The Multiyear Plan (MYP) focuses on maintenance of the current road system. The MYP complements $3 billion in capital road projects included in Governor Blagojevich’s Tax Fairness Plan proposed in Senate Bill 1.

The MYP and the bonded capital program would result in nearly $13.9 billion of highway investments over the next six years.

“The Multiyear Road Program, combined with capital projects that will result from our Tax Fairness Plan, will maintain and upgrade roads and bridges and expand our existing transportation network. These are critical investments that will put people to work and make life better for millions of Illinois drivers,” said Blagojevich.

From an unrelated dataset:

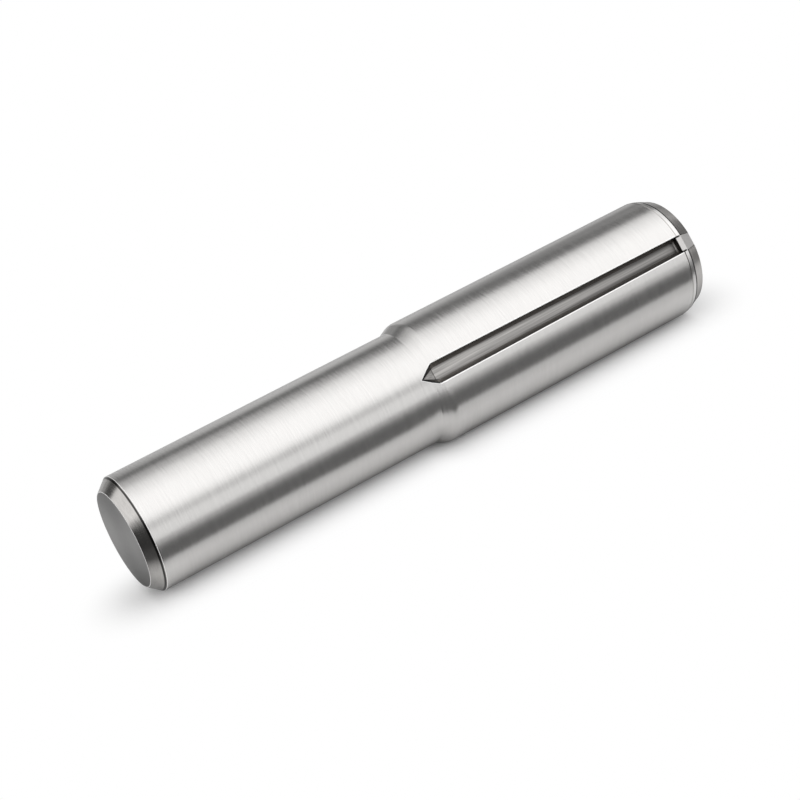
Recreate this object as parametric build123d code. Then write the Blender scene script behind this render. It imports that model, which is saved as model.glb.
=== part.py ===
from build123d import *
import math
import os

# Grooved pin: one solid steel pin with a plain half and a thicker grooved half.
# Millimetres. +X runs along the axis from the plain face to the grooved face, and
# +Z is up. The pin lies on the two edges of its lowest groove. The origin is the
# middle of the box around the pin, on the ground.

# Both halves
PLAIN_DIAMETER = 10.0
GROOVED_EXTRA_DIAMETER = 1.0
LENGTH = 55.0

# Shoulder: from the plain cylinder a short cone climbs to the grooved one
SHOULDER_FOOT_X = 27.1
SHOULDER_ANGLE = 26.0
SHOULDER_FOOT_RADIUS = 0.4
SHOULDER_HEAD_RADIUS = 1.2

# Plain end: one chamfer
PLAIN_CHAMFER_LENGTH = 1.0
PLAIN_CHAMFER_HEIGHT = 0.85
EDGE_RADIUS = 0.06

# Grooved end: a turned line, a narrow sloping band and a flat chamfer
END_LINE_WIDTH = 0.1
END_LINE_DEPTH = 0.05
BAND_LENGTH = 0.42
BAND_DROP = 0.085
END_CHAMFER_LENGTH = 1.03
END_CHAMFER_HEIGHT = 0.415

# Grooves: a flat floor between steep flanks, both widest near the shoulder
GROOVE_COUNT = 3
FIRST_GROOVE_ANGLE = 60.0
GROOVE_DEPTH = 0.8
GROOVE_START_WIDTH = 1.84
GROOVE_END_WIDTH = 1.53
FLOOR_START_WIDTH = 1.10
FLOOR_END_WIDTH = 0.90
GROOVE_TIP_X = 26.4
GROOVE_TIP_LENGTH = 1.28
GROOVE_END_GAP = 0.05
GROOVE_END_RADIUS = 0.18

# Run-out: each groove carries on over the band and chamfer as a shallow flat
RUNOUT_DEPTH = 0.12
RUNOUT_FACE_DEPTH = 0.05

# How far a cutter reaches past the surface that it cuts
CUT_MARGIN = 0.6

# Sizes that follow
PLAIN_RADIUS = PLAIN_DIAMETER / 2
GROOVED_RADIUS = (PLAIN_DIAMETER + GROOVED_EXTRA_DIAMETER) / 2
SHOULDER_SLOPE = math.tan(math.radians(SHOULDER_ANGLE))
SHOULDER_HEAD_X = SHOULDER_FOOT_X + (GROOVED_RADIUS - PLAIN_RADIUS) / SHOULDER_SLOPE
SHOULDER_HEAD_REACH = SHOULDER_HEAD_RADIUS * math.tan(math.radians(SHOULDER_ANGLE) / 2)
END_CHAMFER_X = LENGTH - END_CHAMFER_LENGTH
END_LINE_X = END_CHAMFER_X - BAND_LENGTH
BAND_END_RADIUS = GROOVED_RADIUS - BAND_DROP
END_FACE_RADIUS = BAND_END_RADIUS - END_CHAMFER_HEIGHT
GROOVE_START_X = GROOVE_TIP_X + GROOVE_TIP_LENGTH
GROOVE_END_X = END_LINE_X - END_LINE_WIDTH - GROOVE_END_GAP
REST_HEIGHT = math.sqrt(GROOVED_RADIUS**2 - (GROOVE_END_WIDTH / 2) ** 2)


def near(face, point):
    """The corner of a flat face that lies on a point given as (x, radius)."""
    target = Vector(point[0], 0, point[1])
    return min(face.vertices(), key=lambda corner: (Vector(*corner) - target).length)


def half_section():
    """The half section of the turned pin, above the axis, in the XZ plane."""
    plain_edge = (PLAIN_CHAMFER_LENGTH, PLAIN_RADIUS)
    shoulder_foot = (SHOULDER_FOOT_X, PLAIN_RADIUS)
    shoulder_head = (SHOULDER_HEAD_X, GROOVED_RADIUS)
    face_edge = (0, PLAIN_RADIUS - PLAIN_CHAMFER_HEIGHT)
    outline = [
        (0, 0),
        face_edge,
        plain_edge,
        shoulder_foot,
        shoulder_head,
        (END_LINE_X - END_LINE_WIDTH, GROOVED_RADIUS),
        (END_LINE_X - END_LINE_WIDTH / 2, GROOVED_RADIUS - END_LINE_DEPTH),
        (END_LINE_X, GROOVED_RADIUS),
        (END_CHAMFER_X, BAND_END_RADIUS),
        (LENGTH, END_FACE_RADIUS),
        (LENGTH, 0),
    ]
    section = make_face(Polyline([(x, 0, radius) for x, radius in outline], close=True))
    section = fillet(near(section, shoulder_foot), SHOULDER_FOOT_RADIUS)
    section = fillet(near(section, shoulder_head), SHOULDER_HEAD_RADIUS)
    section = fillet(near(section, plain_edge), EDGE_RADIUS)
    return fillet(near(section, face_edge), EDGE_RADIUS)


def surface_radius(x):
    """The pin's radius at x, along the plain cylinder, the shoulder's cone and the grooved one."""
    climb = max((x - SHOULDER_FOOT_X) * SHOULDER_SLOPE, 0)
    return min(PLAIN_RADIUS + climb, GROOVED_RADIUS)


def tapered(start, end, x):
    """A size at x that changes evenly along the groove, from where its floor starts to its end."""
    share = (x - GROOVE_START_X) / (GROOVE_END_X - GROOVE_START_X)
    return start + share * (end - start)


def groove_section(x):
    """The groove's outline across the pin at x, with its flanks carried on above the surface."""
    floor = GROOVED_RADIUS - GROOVE_DEPTH
    top = GROOVED_RADIUS + CUT_MARGIN
    half_width = tapered(GROOVE_START_WIDTH, GROOVE_END_WIDTH, x) / 2
    half_floor = tapered(FLOOR_START_WIDTH, FLOOR_END_WIDTH, x) / 2
    opening = math.sqrt(surface_radius(x) ** 2 - half_width**2)
    flank_slope = (half_width - half_floor) / (opening - floor)
    half_top = half_floor + flank_slope * (top - floor)
    corners = [(-half_floor, floor), (half_floor, floor), (half_top, top), (-half_top, top)]
    return make_face(Polyline([(x, y, z) for y, z in corners], close=True))


def groove_tool():
    """What is cut away along one groove that faces +Z, from its point to its end wall."""
    cone_end_x = SHOULDER_HEAD_X - SHOULDER_HEAD_REACH * math.cos(math.radians(SHOULDER_ANGLE))
    shoulder_end_x = SHOULDER_HEAD_X + SHOULDER_HEAD_REACH
    bends = [x for x in (cone_end_x, shoulder_end_x) if GROOVE_START_X < x < GROOVE_END_X]
    sections = [groove_section(x) for x in (GROOVE_START_X, *bends, GROOVE_END_X)]
    channel = loft(sections, ruled=True)
    end_edge = channel.edges().filter_by(Axis.Y).sort_by(Axis.X)[-2:].sort_by(Axis.Z)[0]
    channel = fillet(end_edge, GROOVE_END_RADIUS)
    tip = Vertex(GROOVE_TIP_X, 0, PLAIN_RADIUS)
    point = loft([tip, sections[0]], ruled=True)
    return channel + point


def runout_tool():
    """What is cut away beyond the end wall of one groove, between the lines of its flanks."""
    outline = [
        (GROOVE_END_X, GROOVED_RADIUS - RUNOUT_DEPTH),
        (END_CHAMFER_X, BAND_END_RADIUS - RUNOUT_DEPTH),
        (LENGTH, END_FACE_RADIUS - RUNOUT_FACE_DEPTH),
        (LENGTH, GROOVED_RADIUS + CUT_MARGIN),
        (GROOVE_END_X, GROOVED_RADIUS + CUT_MARGIN),
    ]
    side = make_face(Polyline([(x, 0, z) for x, z in outline], close=True))
    flats = extrude(side, GROOVE_START_WIDTH, dir=(0, 1, 0), both=True)
    end = groove_section(GROOVE_END_X)
    return flats & extrude(end, LENGTH - GROOVE_END_X, dir=(1, 0, 0))


def grooved_pin():
    """The pin on the ground, with its grooves spaced evenly and one of them down."""
    pin = revolve(half_section(), Axis.X)
    tool = groove_tool() + runout_tool()
    for index in range(GROOVE_COUNT):
        turn = FIRST_GROOVE_ANGLE + index * 360 / GROOVE_COUNT
        pin = pin - Rot(turn, 0, 0) * tool
    return Pos(-LENGTH / 2, 0, REST_HEIGHT) * pin


os.makedirs("parts", exist_ok=True)
export_step(grooved_pin(), "parts/grooved_pin.step")
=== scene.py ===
"""A grooved pin of ground steel, lying on a white floor in soft studio light.

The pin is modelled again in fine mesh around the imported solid, with the same form: a plain half,
a shoulder, and a thicker half with three pointed grooves. Its finishes are procedural. All sizes
of the pin are in millimetres from its plain face and its axis, and the finished mesh is brought to
metres and to its place on the ground.
"""
import logging
import math
from collections.abc import Callable, Sequence
from dataclasses import dataclass
from enum import Enum
from typing import ClassVar

import bmesh
import bpy
from mathutils import Matrix, Vector

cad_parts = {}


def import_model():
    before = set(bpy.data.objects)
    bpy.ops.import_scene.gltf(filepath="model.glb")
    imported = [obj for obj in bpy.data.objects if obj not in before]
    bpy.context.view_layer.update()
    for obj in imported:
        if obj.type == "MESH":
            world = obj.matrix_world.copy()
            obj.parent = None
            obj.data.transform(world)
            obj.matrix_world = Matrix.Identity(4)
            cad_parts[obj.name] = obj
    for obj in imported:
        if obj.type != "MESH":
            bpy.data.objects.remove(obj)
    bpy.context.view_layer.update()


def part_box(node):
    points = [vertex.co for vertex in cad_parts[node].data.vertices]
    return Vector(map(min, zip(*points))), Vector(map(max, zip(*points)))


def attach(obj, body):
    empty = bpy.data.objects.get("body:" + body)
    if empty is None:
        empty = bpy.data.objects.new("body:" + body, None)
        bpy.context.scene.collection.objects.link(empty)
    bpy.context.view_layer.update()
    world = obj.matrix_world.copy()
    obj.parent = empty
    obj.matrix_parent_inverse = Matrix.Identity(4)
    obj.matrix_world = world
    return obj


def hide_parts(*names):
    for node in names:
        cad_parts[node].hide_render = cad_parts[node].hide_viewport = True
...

The budget proposed in Senate Bill 1 provides additional funding to allow an approximately $3 billion bonded program for new road construction as a result of the gross receipts tax replacing $250 million in existing Illinois State Police and Secretary of State subsidies that have taken place since the 1990s. This will allow $250 million in previously transferred Road Fund monies to pay debt service on bonds for road construction.

In addition, if the gross receipts tax and pension proposal in the Governor’s budget are not adopted, pension funding of more than $200 million will be required from the Road Fund over the next four years. The MYP will be reduced and some of the expansion projects as well as some of the congestion mitigation projects will be eliminated from the program if additional pension funding is required.

In the proposed MYP announced April 19, $7.67 billion will be used on the state’s highway system, while $3.21 billion will be used on local roads. On the state system, $5.6 billion — or almost three-fourths — will be used for roadway maintenance, safety and bridge repair. Funding for urban area congestion relief totals $1.4 billion, while $640 million is targeted to expand the system with new roads to increase access and promote economic development.

The FY 2008-13 MYP is based upon conservative estimates of federal, state and local funding, including $7.037 billion in federal funds, $3.127 billion in state funds and $711 million in local funds. The federal portion of the MYP is based upon anticipated levels established in the federal transportation legislation known as SAFETEA-LU.

“IDOT is focusing its resources on maintaining the state’s network of roads and bridges and on safety improvements,” said Acting Transportation Secretary Milt Sees. “But if we want to expand our system and spark economic development, lawmakers must approve a capital bill. And with inflation in the road building industry running as high 15 to 20 percent per year, the longer we wait, the more these projects will cost.”